The lower Duwamish shoreline primarily consists of commercial and industrial properties. Two Seattle neighborhoods near the river, Georgetown and South Park, contain a mix of residential and commercial areas, including a small number of houses directly along the river. As of 2017, the combined Duwamish-Green watershed has a population of around 630,000. Residents of the urban areas in the Duwamish valley are generally low-income, and at a higher risk of suffering negative health effects from environmental damage.

The Green and Duwamish watersheds are collectively managed by the state government as Water Resource Inventory Area 9.

=== Recreation and fishing ===
The Duwamish is used for recreational activities such as boating, fishing, and kayaking. Members of the Muckleshoot and Suquamish Indian Tribe continue to exercise traditional fishing rights in the Duwamish estuary, with the former maintaining a commercial fishery in the area. Migratory salmon from the waterway are generally safe to eat, while resident fish, crabs, and shellfish from the waterway often contain toxic chemicals such as polychlorinated biphenyl.
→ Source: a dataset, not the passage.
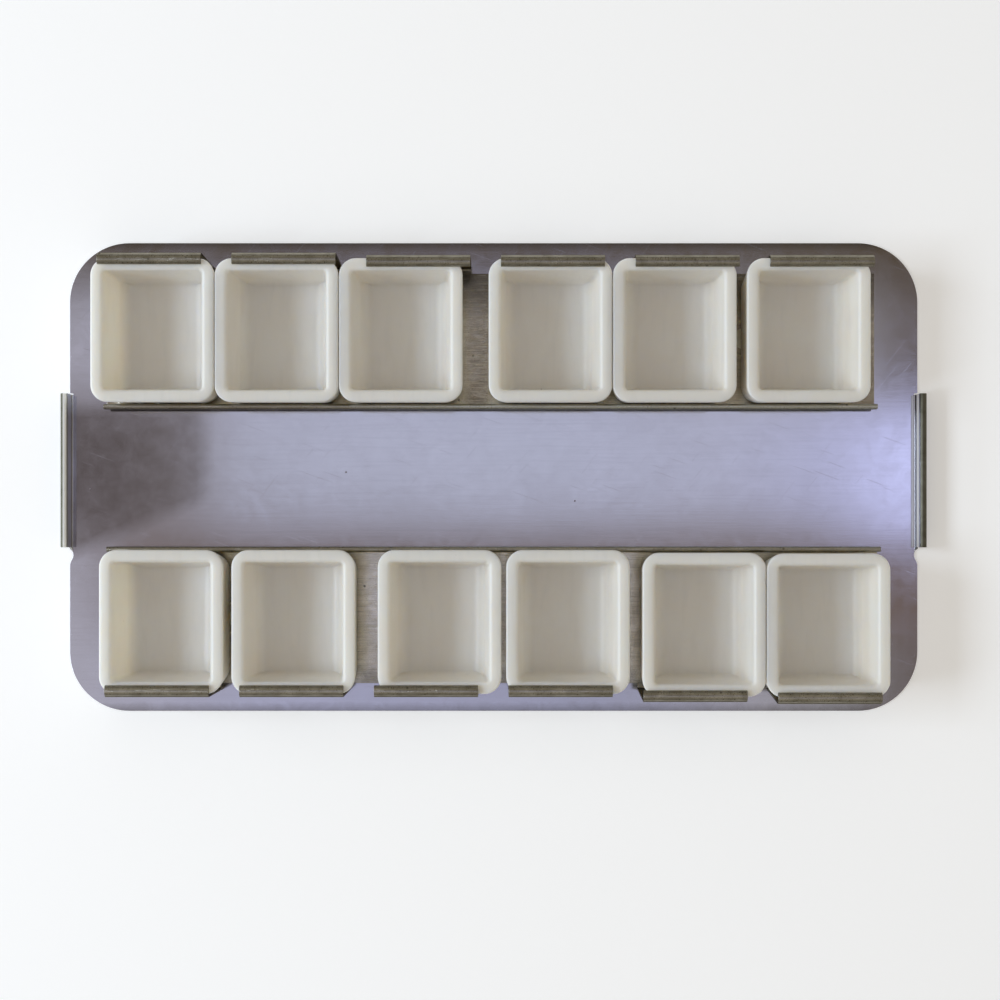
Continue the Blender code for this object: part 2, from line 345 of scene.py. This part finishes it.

The Port of Seattle owns various public parks along the Duwamish Waterway, expanded during environmental restoration efforts. Terminal 18 Park sits on the southwestern edge of the Harbor Island. On the western shoreline of the waterway are t̓uʔəlaltxʷ Village Park and həʔapus Village Park, near the Duwamish Longhouse. Jack Perry Park and sbəq̓ʷaʔ Park are on the eastern shore of the waterway in SoDo. Around the South Park neighborhood are Duwamish Waterway Park, t̓ałt̓ałucid Park, Duwamish River People's Park, and Salmon Cove Park, all on the western bank. The Lushootseed names t̓uʔəlaltxʷ, həʔapus, sbəq̓ʷaʔ, and t̓ałt̓ałucid, alongside Salmon Cove and Duwamish River People's Park, were implemented after community comment in October 2020. These parks were previously named for shipping terminals and streets, resulting in names described as confusing and difficult to locate.